【御詠歌】
陽の道と 法をむすびし 恩徳寺
神も仏も はちすのみやま
【秘仏・薬師如来坐像】
岡山市街の東、操山の麓に位置する。正しくは、沢田山恩徳寺西方院という。
本尊に薬師如来坐像をまつる。説に行基菩薩作とするが、昭和九年(1934)に開扉して以来の秘仏である。寺伝には、およそ次のように記す。
奈良時代の天平勝宝二年(750)行基菩薩が草庵をむすび、自ら彫刻した等身大の薬師如来像をまつり、のち報恩大師によって備前四十八カ寺の一つに加えられたという。
山内には、西方院・池松院・多聞坊・薬師坊があった。また少し離れて医王院、光明院、竪巌神社があったが医王院は寛文六年(1666)岡山藩による寺院淘汰によって廃寺となった
嘉永五年(1852)仁王門を残して西方院を焼失間もなく再建したが、明治四年(1871)に多聞坊と薬師坊を、明治三十八年(1905)に光明院を廃止、池松院を西方院に合併。竪巌神社は明治初年の神仏分離に際して、寺内に移転して現在に至る。

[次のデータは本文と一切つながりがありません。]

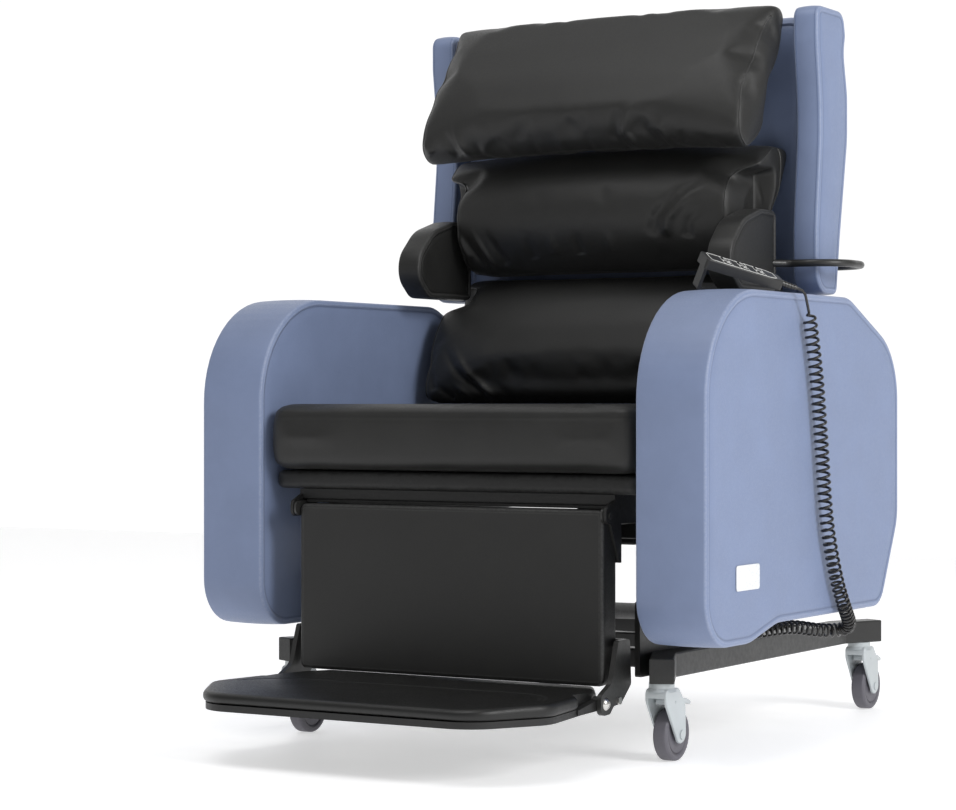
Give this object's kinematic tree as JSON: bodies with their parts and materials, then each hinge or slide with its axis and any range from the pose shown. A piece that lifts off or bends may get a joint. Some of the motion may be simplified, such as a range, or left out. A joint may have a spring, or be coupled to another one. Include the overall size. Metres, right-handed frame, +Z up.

現存する主な建物は、明治四年に建築した客殿と庫裡、同十年の本堂、および大師堂・鐘楼・観禅堂・山門などである。本堂の天井には、彩色画と方二メートルの大きな方位盤(東西南北)がある。
この他に、本堂の右手奥に金祐大権現・七福神社などがあり、なかでも本堂うしろの高台に堅巌最上稲荷をまつる。
【報恩大師の備前四十八ヵ寺】
報恩大師は備前の人、奈良時代の高僧である。備前に四十八ヵ寺を建てて仏国土を成したほか、天平勝宝四年(752)大和に小島寺を開き、坂上田村麻呂将軍の帰依を篤くした。
ときに僧延鎮が京都に清水寺を建立したのも、報恩大師とは師弟の間柄であったのが幸いしたという。延暦十四年(795)小島寺で遷化す。
文禄四年(1595)備前四十八ヵ寺領、ならびに分国中大社領目録(金山寺文書)には、沢田寺と記して寺領三十石を付す。はじめは沢田寺と地名を用いたが、まもなく恩徳寺の寺号を使うようになった。思うに寺号は、報恩大師の徳に報いるためか、あるいは『恩徳和讃』に、
如来大悲の恩徳は
身を粉にしても報ずべし
とある。
竪巖稲荷は、最上稲荷の本地堂である。
最上は、神位が最上位という意味である。近年に衰退して所を変えたが、備前国の稲荷詣りといえば、昔は竪巖神社がもっぱらであった。
往古は、操山の北方に明禅寺城があった。永禄九年(1566)備中高松城主・三村家親を討った亀山城主・宇喜多直家が、家親の子・元親勢の反撃に備えて築城したと伝う。
山門は、控柱が本柱の前後に各四本、計八本ある。俗に楼門ともいう。これに高欄つきの回縁を付す。堂々とした構えである。
本堂は寄棟造り。大棟・隅棟や稚児棟に池田家の紋を飾るのが特徴。濡縁の天井に方位盤・指針・太陽・昇り龍・下り龍・十二支の彩色画を描く。神仏混淆の稀な道場である。
操山のふもとに、本坊・不動堂・奥寺大師堂をめぐる回峰行場がある。これをめぐる行者には、遍路衣装が貸与される。ときには信仰を通して、大自然に親しむのもよいだろう。